TO DO:
Each entry that follows must be output without any deviation.

[START OF EXERCISE INPUTS]

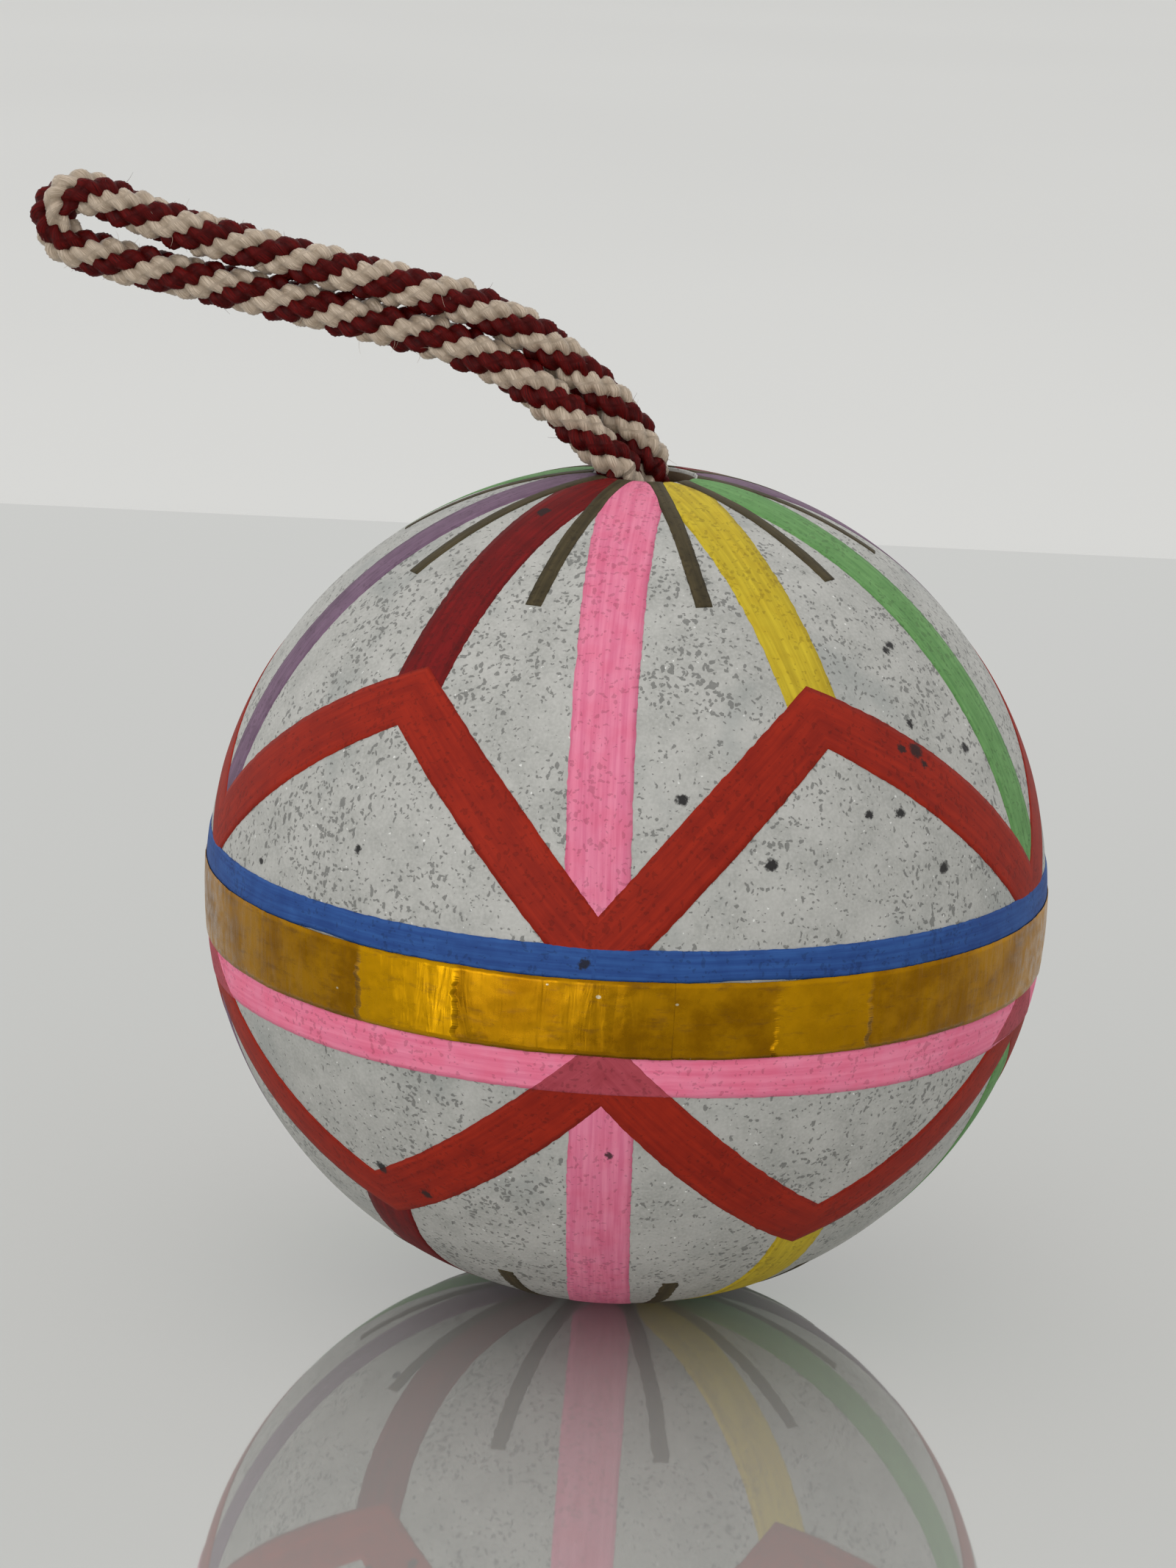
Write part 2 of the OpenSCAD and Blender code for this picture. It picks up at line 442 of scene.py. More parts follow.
def paper_finish():
    """Raw brown paper strip."""
    f = Finish("collar_paper", roughness=0.85, specular=0.2)
    fibres = f.noise(f.place(1.0, (0.4, 0.4, 3.0)), scale=1.0, detail=6.0, roughness=0.7)
    tone = f.mix(f.fade(fibres, 0.3, 0.7), linear(168, 148, 118), linear(196, 180, 150))
    return f.done(tone, f.bump(fibres, 0.05, 0.5))


def pellet_finish():
    """Raw fired clay with darker grit."""
    f = Finish("pellet_clay", roughness=0.8, specular=0.3)
    body = f.noise(f.place(), scale=0.6, detail=6.0, roughness=0.65)
    tone = f.mix(f.fade(body, 0.3, 0.7), linear(138, 92, 62), linear(176, 124, 86))
    distance, _ = f.cells(f.place(), scale=1.6)
    grit = f.fade(distance, 0.12, 0.2, 1.0, 0.0)
    tone = f.mix(f.math("MULTIPLY", grit, 0.6), tone, linear(84, 60, 44))
    return f.done(tone, f.bump(body, 0.12, 0.6))


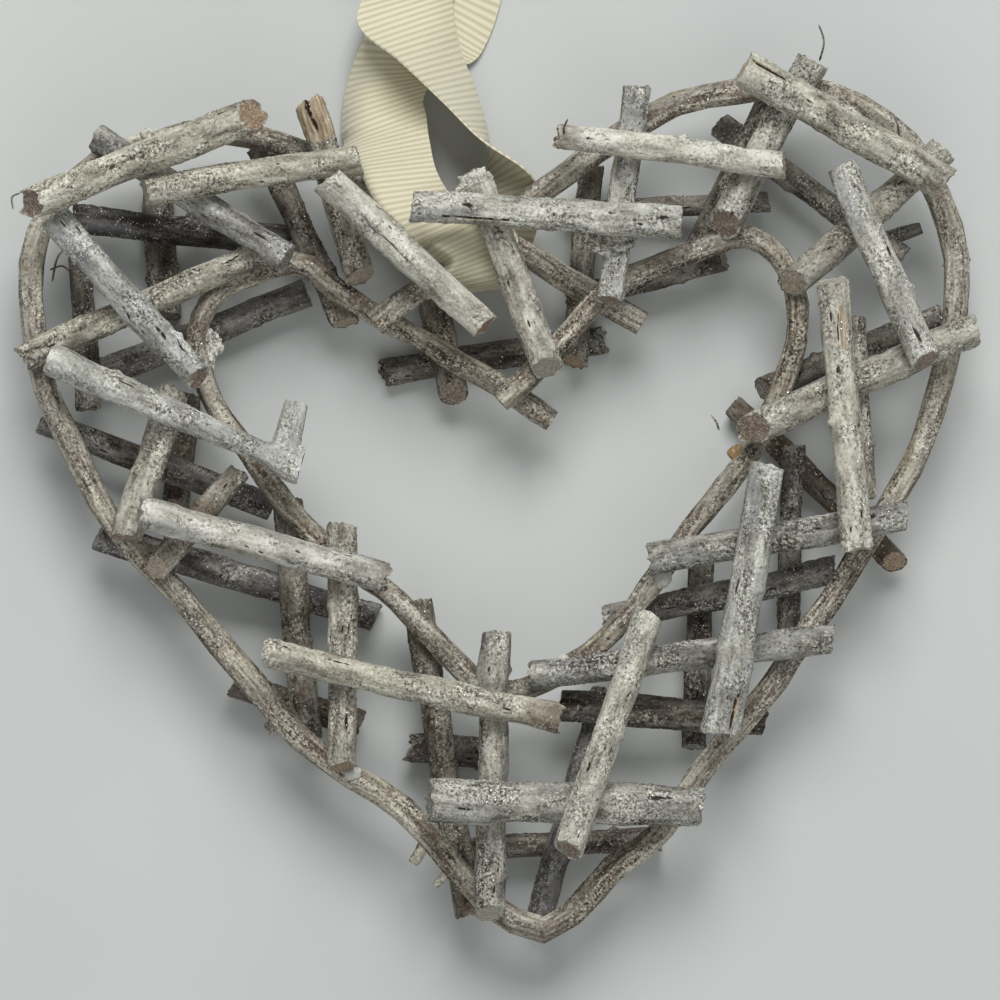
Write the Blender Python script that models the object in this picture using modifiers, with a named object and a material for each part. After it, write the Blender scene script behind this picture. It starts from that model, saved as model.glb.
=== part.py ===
"""Twig heart wreath, lying on its back, with its hanging ribbon.

Two bent canes make the frame. Each is one heart-shaped hoop, continuous at the lower tip, with its
two ends crossing in the dip. Short twigs are glued across the hoops in front and behind, and the
topmost lie on other twigs. A flat ribbon is looped round the crossing of the outer hoop.

Metres, +Z up and away from the table, +Y towards the two lobes, origin on the table under the
middle of the whole. Plan places are drawn in millimetres, as the heart is seen from above.
"""
import math
import random

import bmesh
import bpy
import numpy as np
from mathutils import Matrix, Vector

# Driving sizes, in metres
HEART_WIDTH = 0.193
OUTER_CANE = 0.0048
INNER_CANE = 0.0046
TWIG_LENGTH = 0.048
TWIG_THICKNESS = 0.0062
GLUE_GAP = 0.0003
RIBBON_WIDTH = 0.022
RIBBON_THICKNESS = 0.0008
HANGING_LENGTH = 0.104
RIBBON_LAP = 0.014
FOLD_HEIGHT = 0.0034

# What the drawing shows for the same sizes, in millimetres
DRAWN_HEART_WIDTH = 193.0
DRAWN_TWIG_LENGTH = 48.0
DRAWN_TWIG_THICKNESS = 6.2

# Making of the pieces
CANE_STEP = 0.0085
CANE_UNEVENNESS = 0.05
TWIG_SPANS = 5
TWIG_BOW = 0.009
TWIG_UNEVENNESS = 0.035
CUT_SLANT = 0.22
SAMPLE_STEP = 0.001
STEEPEST_TWIG = math.radians(9.0)
LEVEL_PULL = 0.005
RIBBON_STEP = 0.0045
GRAIN_SEED = 11
SEARCH_ROUNDS = 60
STEEPEST_TABLE = 0.2
SPAN_SAMPLES = 40
FEWEST_SPHERES = 3
FOLD_STEPS = 6
TWIG_ROUNDNESS = 3
CANE_ROUNDNESS = 2
MERGE_DISTANCE = 1e-6
END_DEPTH = 1e-5
SMOOTH_ANGLE = math.radians(50.0)
BARK_ROUGHNESS = 0.8
CANE_ROUGHNESS = 0.75
RIBBON_ROUGHNESS = 0.65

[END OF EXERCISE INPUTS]

RIGHT ANSWER:
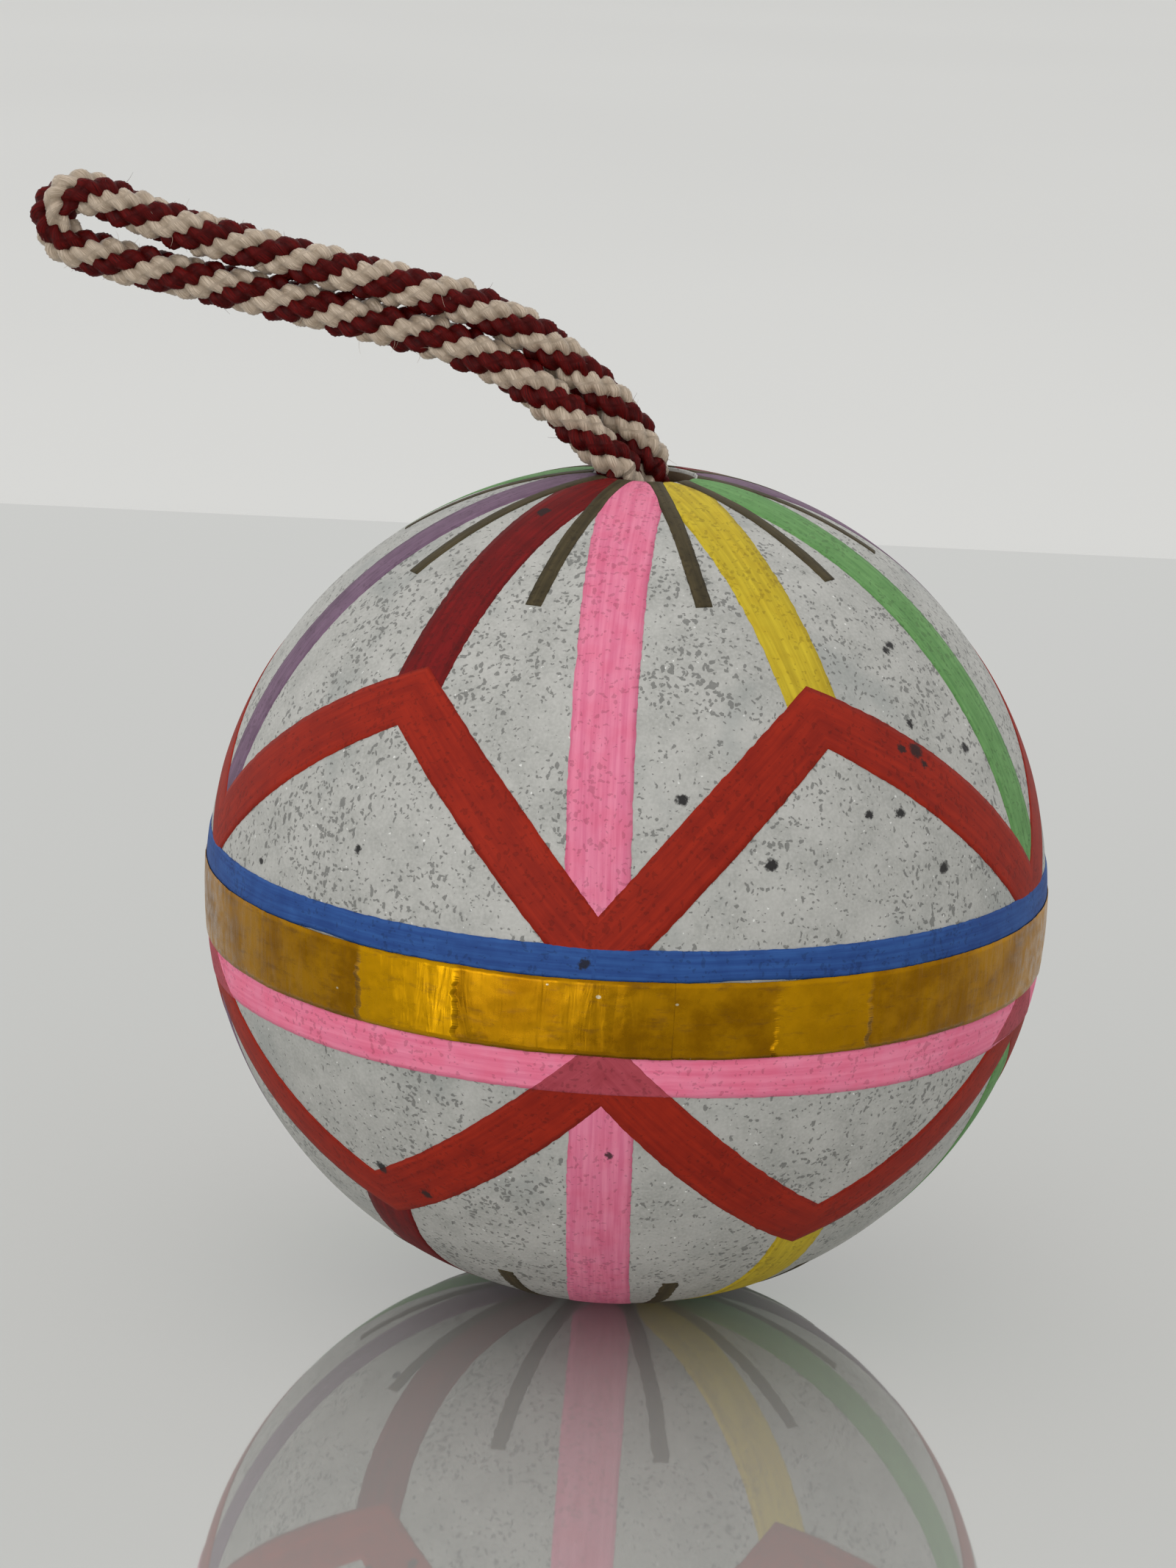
Write part 2 of the OpenSCAD and Blender code for this picture. It picks up at line 442 of scene.py. More parts follow.
def paper_finish():
    """Raw brown paper strip."""
    f = Finish("collar_paper", roughness=0.85, specular=0.2)
    fibres = f.noise(f.place(1.0, (0.4, 0.4, 3.0)), scale=1.0, detail=6.0, roughness=0.7)
    tone = f.mix(f.fade(fibres, 0.3, 0.7), linear(168, 148, 118), linear(196, 180, 150))
    return f.done(tone, f.bump(fibres, 0.05, 0.5))


def pellet_finish():
    """Raw fired clay with darker grit."""
    f = Finish("pellet_clay", roughness=0.8, specular=0.3)
    body = f.noise(f.place(), scale=0.6, detail=6.0, roughness=0.65)
    tone = f.mix(f.fade(body, 0.3, 0.7), linear(138, 92, 62), linear(176, 124, 86))
    distance, _ = f.cells(f.place(), scale=1.6)
    grit = f.fade(distance, 0.12, 0.2, 1.0, 0.0)
    tone = f.mix(f.math("MULTIPLY", grit, 0.6), tone, linear(84, 60, 44))
    return f.done(tone, f.bump(body, 0.12, 0.6))


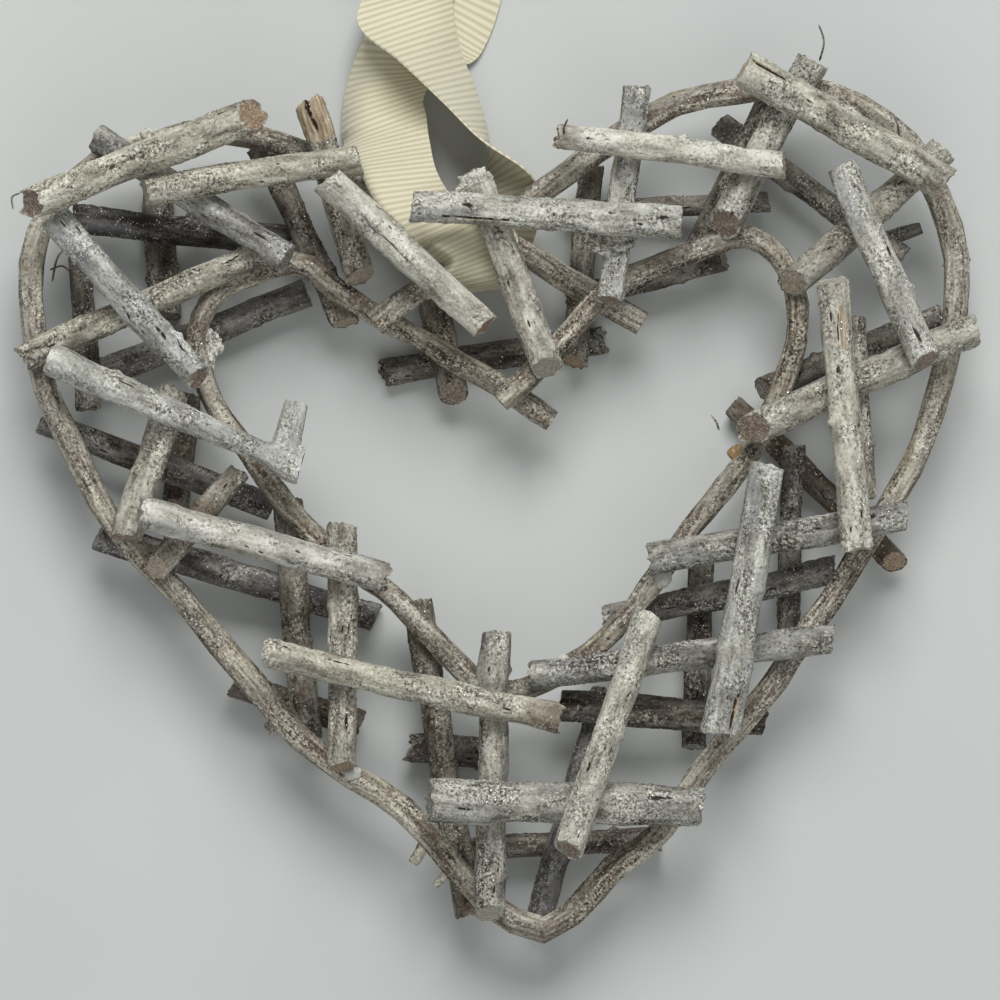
Write the Blender Python script that models the object in this picture using modifiers, with a named object and a material for each part. After it, write the Blender scene script behind this picture. It starts from that model, saved as model.glb.
=== part.py ===
"""Twig heart wreath, lying on its back, with its hanging ribbon.

Two bent canes make the frame. Each is one heart-shaped hoop, continuous at the lower tip, with its
two ends crossing in the dip. Short twigs are glued across the hoops in front and behind, and the
topmost lie on other twigs. A flat ribbon is looped round the crossing of the outer hoop.

Metres, +Z up and away from the table, +Y towards the two lobes, origin on the table under the
middle of the whole. Plan places are drawn in millimetres, as the heart is seen from above.
"""
import math
import random

import bmesh
import bpy
import numpy as np
from mathutils import Matrix, Vector

# Driving sizes, in metres
HEART_WIDTH = 0.193
OUTER_CANE = 0.0048
INNER_CANE = 0.0046
TWIG_LENGTH = 0.048
TWIG_THICKNESS = 0.0062
GLUE_GAP = 0.0003
RIBBON_WIDTH = 0.022
RIBBON_THICKNESS = 0.0008
HANGING_LENGTH = 0.104
RIBBON_LAP = 0.014
FOLD_HEIGHT = 0.0034

# What the drawing shows for the same sizes, in millimetres
DRAWN_HEART_WIDTH = 193.0
DRAWN_TWIG_LENGTH = 48.0
DRAWN_TWIG_THICKNESS = 6.2

# Making of the pieces
CANE_STEP = 0.0085
CANE_UNEVENNESS = 0.05
TWIG_SPANS = 5
TWIG_BOW = 0.009
TWIG_UNEVENNESS = 0.035
CUT_SLANT = 0.22
SAMPLE_STEP = 0.001
STEEPEST_TWIG = math.radians(9.0)
LEVEL_PULL = 0.005
RIBBON_STEP = 0.0045
GRAIN_SEED = 11
SEARCH_ROUNDS = 60
STEEPEST_TABLE = 0.2
SPAN_SAMPLES = 40
FEWEST_SPHERES = 3
FOLD_STEPS = 6
TWIG_ROUNDNESS = 3
CANE_ROUNDNESS = 2
MERGE_DISTANCE = 1e-6
END_DEPTH = 1e-5
SMOOTH_ANGLE = math.radians(50.0)
BARK_ROUGHNESS = 0.8
CANE_ROUGHNESS = 0.75
RIBBON_ROUGHNESS = 0.65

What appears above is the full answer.